- _Information shown_:
● ● ● ● ●

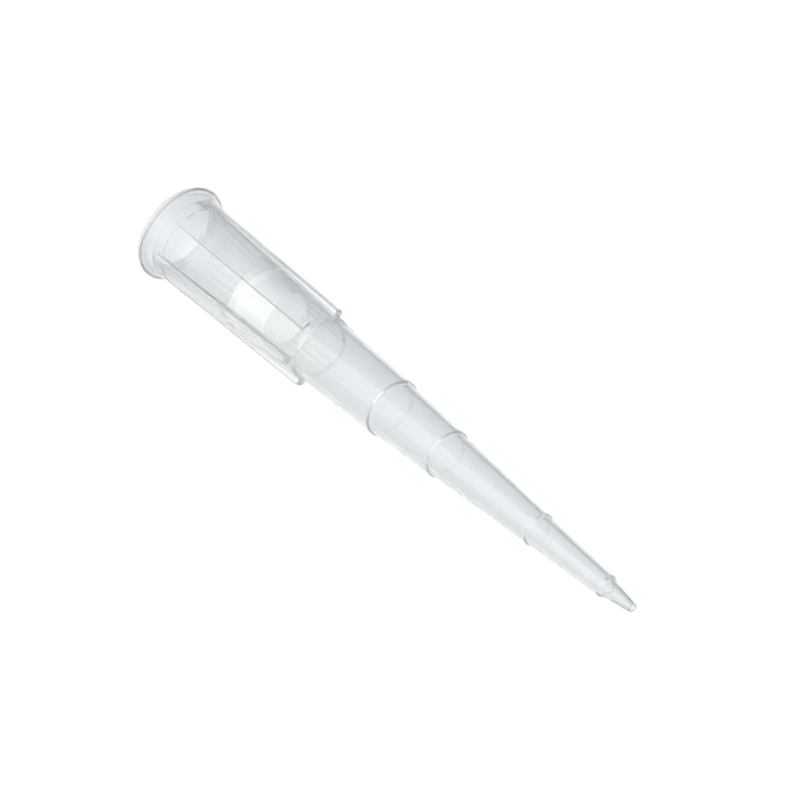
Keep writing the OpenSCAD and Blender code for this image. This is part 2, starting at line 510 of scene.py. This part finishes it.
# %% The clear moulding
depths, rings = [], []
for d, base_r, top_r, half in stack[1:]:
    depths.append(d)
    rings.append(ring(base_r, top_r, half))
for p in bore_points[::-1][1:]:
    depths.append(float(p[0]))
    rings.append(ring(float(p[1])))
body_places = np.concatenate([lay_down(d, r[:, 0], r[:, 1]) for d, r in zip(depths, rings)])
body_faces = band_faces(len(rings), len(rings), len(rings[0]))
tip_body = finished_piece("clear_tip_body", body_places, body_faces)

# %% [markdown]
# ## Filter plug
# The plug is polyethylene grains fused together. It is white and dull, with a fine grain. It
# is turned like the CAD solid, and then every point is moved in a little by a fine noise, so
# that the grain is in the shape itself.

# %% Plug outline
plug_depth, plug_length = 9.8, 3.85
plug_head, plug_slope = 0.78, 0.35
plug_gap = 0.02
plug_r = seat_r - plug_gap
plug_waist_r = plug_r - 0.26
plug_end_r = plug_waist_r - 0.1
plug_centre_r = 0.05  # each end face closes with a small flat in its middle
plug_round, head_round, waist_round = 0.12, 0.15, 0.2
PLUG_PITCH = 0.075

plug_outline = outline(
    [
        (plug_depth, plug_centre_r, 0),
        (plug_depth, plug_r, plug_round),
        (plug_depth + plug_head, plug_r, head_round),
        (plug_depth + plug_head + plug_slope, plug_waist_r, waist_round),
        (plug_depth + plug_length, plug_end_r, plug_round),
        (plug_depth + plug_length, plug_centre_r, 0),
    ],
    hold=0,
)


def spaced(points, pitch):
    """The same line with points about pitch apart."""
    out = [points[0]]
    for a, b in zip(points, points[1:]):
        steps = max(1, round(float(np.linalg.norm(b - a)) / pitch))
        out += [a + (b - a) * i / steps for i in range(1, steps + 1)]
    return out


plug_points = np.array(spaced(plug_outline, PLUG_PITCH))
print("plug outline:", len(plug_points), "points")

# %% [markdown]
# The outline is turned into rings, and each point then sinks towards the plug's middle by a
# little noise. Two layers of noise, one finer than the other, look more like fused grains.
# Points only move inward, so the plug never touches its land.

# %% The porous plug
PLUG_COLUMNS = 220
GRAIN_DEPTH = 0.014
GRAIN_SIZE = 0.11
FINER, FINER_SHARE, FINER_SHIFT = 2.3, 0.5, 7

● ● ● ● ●

- _Set task_:
Each line above must be printed exactly as it appears.

- _Answer in full_:
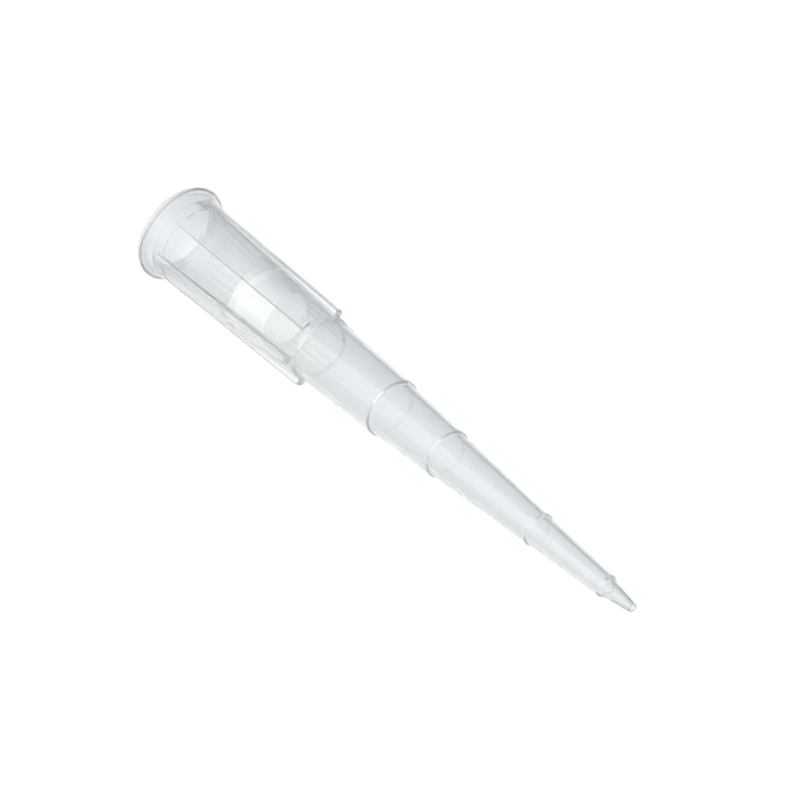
Keep writing the OpenSCAD and Blender code for this image. This is part 2, starting at line 510 of scene.py. This part finishes it.
# %% The clear moulding
depths, rings = [], []
for d, base_r, top_r, half in stack[1:]:
    depths.append(d)
    rings.append(ring(base_r, top_r, half))
for p in bore_points[::-1][1:]:
    depths.append(float(p[0]))
    rings.append(ring(float(p[1])))
body_places = np.concatenate([lay_down(d, r[:, 0], r[:, 1]) for d, r in zip(depths, rings)])
body_faces = band_faces(len(rings), len(rings), len(rings[0]))
tip_body = finished_piece("clear_tip_body", body_places, body_faces)

# %% [markdown]
# ## Filter plug
# The plug is polyethylene grains fused together. It is white and dull, with a fine grain. It
# is turned like the CAD solid, and then every point is moved in a little by a fine noise, so
# that the grain is in the shape itself.

# %% Plug outline
plug_depth, plug_length = 9.8, 3.85
plug_head, plug_slope = 0.78, 0.35
plug_gap = 0.02
plug_r = seat_r - plug_gap
plug_waist_r = plug_r - 0.26
plug_end_r = plug_waist_r - 0.1
plug_centre_r = 0.05  # each end face closes with a small flat in its middle
plug_round, head_round, waist_round = 0.12, 0.15, 0.2
PLUG_PITCH = 0.075

plug_outline = outline(
    [
        (plug_depth, plug_centre_r, 0),
        (plug_depth, plug_r, plug_round),
        (plug_depth + plug_head, plug_r, head_round),
        (plug_depth + plug_head + plug_slope, plug_waist_r, waist_round),
        (plug_depth + plug_length, plug_end_r, plug_round),
        (plug_depth + plug_length, plug_centre_r, 0),
    ],
    hold=0,
)


def spaced(points, pitch):
    """The same line with points about pitch apart."""
    out = [points[0]]
    for a, b in zip(points, points[1:]):
        steps = max(1, round(float(np.linalg.norm(b - a)) / pitch))
        out += [a + (b - a) * i / steps for i in range(1, steps + 1)]
    return out


plug_points = np.array(spaced(plug_outline, PLUG_PITCH))
print("plug outline:", len(plug_points), "points")

# %% [markdown]
# The outline is turned into rings, and each point then sinks towards the plug's middle by a
# little noise. Two layers of noise, one finer than the other, look more like fused grains.
# Points only move inward, so the plug never touches its land.

# %% The porous plug
PLUG_COLUMNS = 220
GRAIN_DEPTH = 0.014
GRAIN_SIZE = 0.11
FINER, FINER_SHARE, FINER_SHIFT = 2.3, 0.5, 7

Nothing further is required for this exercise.